Conceived in 1964 and cast in an edition of three, First Man represents a pivotal moment in the artist's work. Her earlier warriors and falling and flying figures seem to be preoccupied with understandable pessimistic post-war concerns while, as Sarah Kent notes, First Man looks forward to a more complex representation of the male figure in her sculpture: 'He [First Man] stands naked and bemused, his hands, head and feet not yet fully differentiated, as though the process of development is not yet complete. He is a large, full-bodied man whose embryonic features suggest that he could go either way - his senses dulled into boorishness or heightened into self-awareness. The sculpture is optimistic in its implication that insensitivity, aggression and blinding ambition are not innate masculine characteristics, as Desmond Morris would have us believe, but are qualities encouraged through the process of socialization' (see B. Robertson, op. cit., p. 60).

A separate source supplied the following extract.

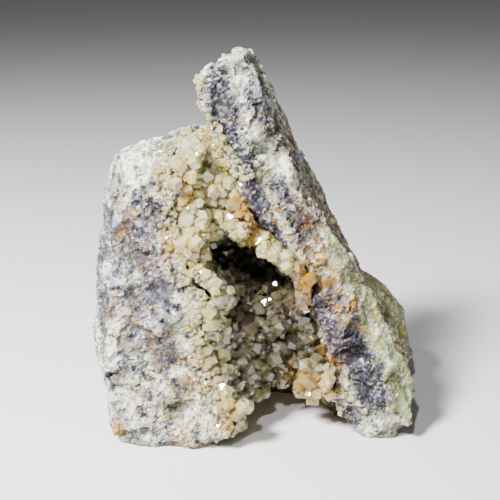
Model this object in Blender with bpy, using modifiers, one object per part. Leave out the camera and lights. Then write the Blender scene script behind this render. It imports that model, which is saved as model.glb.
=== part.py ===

Annette Ratuszniak comments on the present work, 'In the title of First Man and it's arm motif, Frink's standing figure refers directly to Rodin's L'age d'airain of 1876-76. Rodin had created the first modern ambivalent sculpture in which different content-based motifs were layered. The represented man was a warrior ... and at the same time wounded. Via the slight stepping motif, the extended posture of the mythological allusion in the title, the figure also represented the awakening of humankind. Frink's First Man seems to represent the condition immediately after awakening. The man stands and surveys his surroundings: hesitant, curious, self-conscious, not knowing what awaits him.

For all the proximity to Rodin in terms of content, what is strIking is that First Man is the first figure in which Frink abandoned the expressive modelling that had been her trademark until then. The surface was worked through an enclosed, large form, and instead of tracing movements three-dimensionally on the surface, the tension was hidden beneath the skin. Nevertheless, the surface was full of working traces and anything but smooth indicating that Frink was becoming more and more sculptural in her process, and making increasing use of chisels, rasps and saws on the form built up in plaster in order to achieve her finished forms ... In Frink's oeuvre First Man marks the transition from (sometimes narcissistic) expressive modelling to the modele (loc. cit., p. 29).